Another area of insurance coverage to consider, Coen says, is a form of property coverage known as delay in start-up. “When the contractor has a financial stake in the project,” he says, “any delays in the project’s ability to produce revenue—for example, tolls, office leases, parking fees—will likewise delay the contractor’s ability to recoup its investment.”

Integrated Project Delivery (IPD)

In the construction industry, integrated project delivery, or IPD, is helping produce successful projects by ensuring the collaboration of all participants, from design through delivery.
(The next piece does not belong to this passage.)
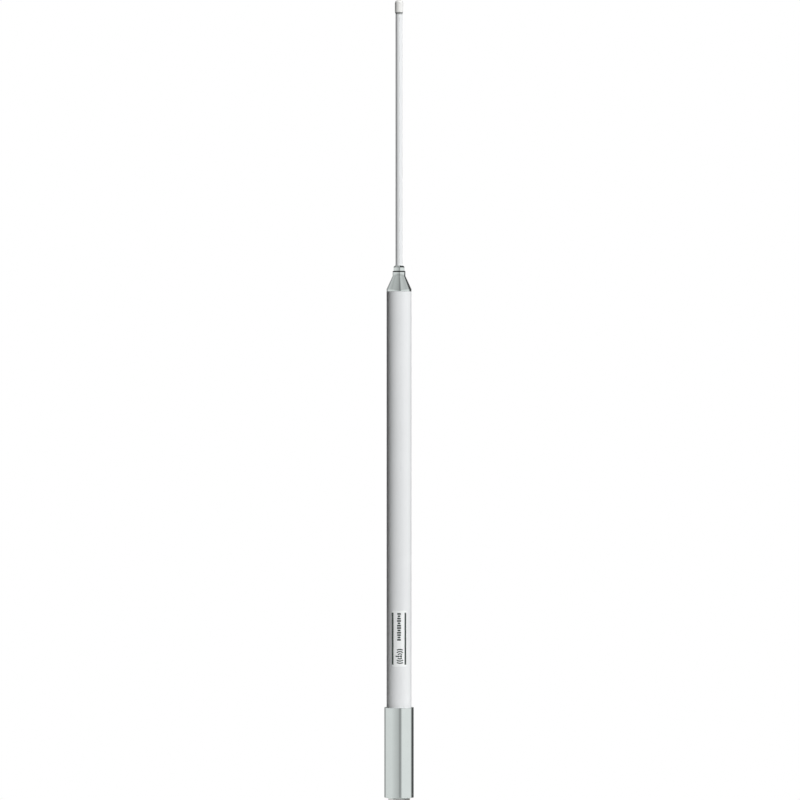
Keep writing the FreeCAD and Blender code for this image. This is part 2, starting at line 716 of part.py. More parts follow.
# The beads divide the wire's length inside the whip into equal stretches.
BEAD_STEP = f"(({WIRE_LENGTH} - whip_seat) / (bead_count + 1))"
beads = ring("radiator_beads", f"{WHIP_BASE} + {BEAD_STEP} - bead_length / 2", WIRE_HOLE,
             f"{WHIP_BORE} - bead_gap", "bead_length")
repeat(beads, "bead_count", BEAD_STEP)
piece(beads, "radiator_beads")

cap = turned("tip_cap", f"{WHIP_TOP} - cap_grip", [
    (WHIP_HOLE, "0"),
    (CAP_RADIUS, "0"),
    (CAP_RADIUS, "cap_height"),
    ("0", "cap_height"),
    ("0", "cap_grip"),
    (WHIP_HOLE, "cap_grip"),
])
cap_blank = cap.Tip
cap_face = cap_blank.Shape.BoundBox.ZMax
crown = [f"Edge{n}" for n, edge in enumerate(cap_blank.Shape.Edges, start=1)
         if edge.Closed and abs(edge.BoundBox.ZMin - cap_face) < 1e-6]
dome = cap.newObject("PartDesign::Fillet", "Fillet")
dome.Base = (cap_blank, crown)
bind(dome, "Radius", f"min({CAP_RADIUS} - cap_flat; cap_height - cap_flat)")
piece(cap, "tip_cap")

# ---- Check, then write ----

doc.recompute()
for thing in doc.Objects:
    if "Invalid" in thing.State or "Error" in thing.State:
        raise RuntimeError(f"{thing.Name} ({thing.Label}) failed: {thing.State}")
for thing in pieces:
    if thing.Shape.isNull() or not thing.Shape.isValid() or not thing.Shape.Solids:
        raise RuntimeError(f"{thing.Label} has no sound solid")
os.makedirs("parts", exist_ok=True)
for thing in pieces:
    thing.Shape.exportStep(os.path.join("parts", f"{thing.Label}.step"))
    box = thing.Shape.BoundBox
    print(f"{thing.Label:20s} solids {len(thing.Shape.Solids)} radius {max(box.XMax, box.YMax):6.2f} "
          f"z {box.ZMin:8.2f} to {box.ZMax:8.2f} volume {thing.Shape.Volume:10.1f}")
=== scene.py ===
"""Omnidirectional antenna: the visual model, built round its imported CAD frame."""
import json
import math

import bpy
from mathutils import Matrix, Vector


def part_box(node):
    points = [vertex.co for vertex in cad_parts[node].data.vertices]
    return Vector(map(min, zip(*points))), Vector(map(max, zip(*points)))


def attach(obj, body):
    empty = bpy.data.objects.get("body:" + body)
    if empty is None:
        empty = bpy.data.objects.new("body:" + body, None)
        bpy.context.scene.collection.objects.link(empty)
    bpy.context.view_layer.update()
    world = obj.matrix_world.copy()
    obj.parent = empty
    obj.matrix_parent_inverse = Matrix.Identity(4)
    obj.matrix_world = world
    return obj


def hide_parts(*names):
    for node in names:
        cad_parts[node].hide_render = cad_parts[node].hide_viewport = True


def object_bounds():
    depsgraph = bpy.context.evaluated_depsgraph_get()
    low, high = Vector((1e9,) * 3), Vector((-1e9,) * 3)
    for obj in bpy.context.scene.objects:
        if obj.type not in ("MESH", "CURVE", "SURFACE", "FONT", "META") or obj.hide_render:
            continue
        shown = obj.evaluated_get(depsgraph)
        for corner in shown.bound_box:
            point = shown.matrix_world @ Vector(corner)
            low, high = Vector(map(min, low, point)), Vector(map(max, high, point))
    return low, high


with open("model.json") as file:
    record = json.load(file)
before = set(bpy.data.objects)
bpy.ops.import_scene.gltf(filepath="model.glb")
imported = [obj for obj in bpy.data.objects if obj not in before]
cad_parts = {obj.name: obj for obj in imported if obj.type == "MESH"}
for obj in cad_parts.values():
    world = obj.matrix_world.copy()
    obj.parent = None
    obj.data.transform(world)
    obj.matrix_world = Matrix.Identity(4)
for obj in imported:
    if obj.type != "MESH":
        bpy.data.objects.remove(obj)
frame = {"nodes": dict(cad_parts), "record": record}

bl_info = {
    "name": "Omnidirectional antenna",
    "version": (1, 0, 0),
    "blender": (4, 5, 0),
    "location": "3D View > Sidebar > Antenna",
    "description": "Builds the finished pieces of a glass-fibre omnidirectional antenna",
    "category": "Object",
}

MM = 0.001
WELD = 0.001 * MM
# Steps round each turned piece. Threaded pieces have as many as their threads, so that the cuts
# stay clean.
TUBE_STEPS = 144
THREAD_STEPS = 96
WHIP_STEPS = 72
HOLE_STEPS = 48
# How deep each thread is cut, in pitches: the jack's, the other outside ones, and in the bore.
JACK_THREAD = 0.58
SCREW_THREAD = 0.55
BORE_THREAD = 0.3
CAD_BOX = [list(corner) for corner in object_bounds()]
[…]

The result is a project that reduces waste and has a much better chance of ending on time and on budget.

According to Jim Conroy, chief underwriting officer for Liberty Mutual Insurance, new types of insurance arrangements are needed to address the unique aspects of IPD projects. “While traditional project insurance aims to protect each participant against the claims of others,” he says, “IPD takes a ‘no fault’ approach to risk.” IPD contracts use liability waivers and other provisions to spread risk and reward among the participants.

Conroy says what appears to be working best for IPD is the project-specific approach used for wrap-ups, in which multiple parties are underwritten and serviced by a single carrier. “Under this arrangement,” he says, “we’re able to reduce the number of separate and potentially competing interests, thereby aligning with the goals of IPD, which are to increase efficiency and improve outcomes through collaboration.”

Conroy advises IPD participants to work with their brokers to determine the best approach to protecting their interests. While the single-carrier, project-specific approach may be popular now, “your broker’s experience working on other projects may uncover potential pitfalls you need to be aware of,” he says.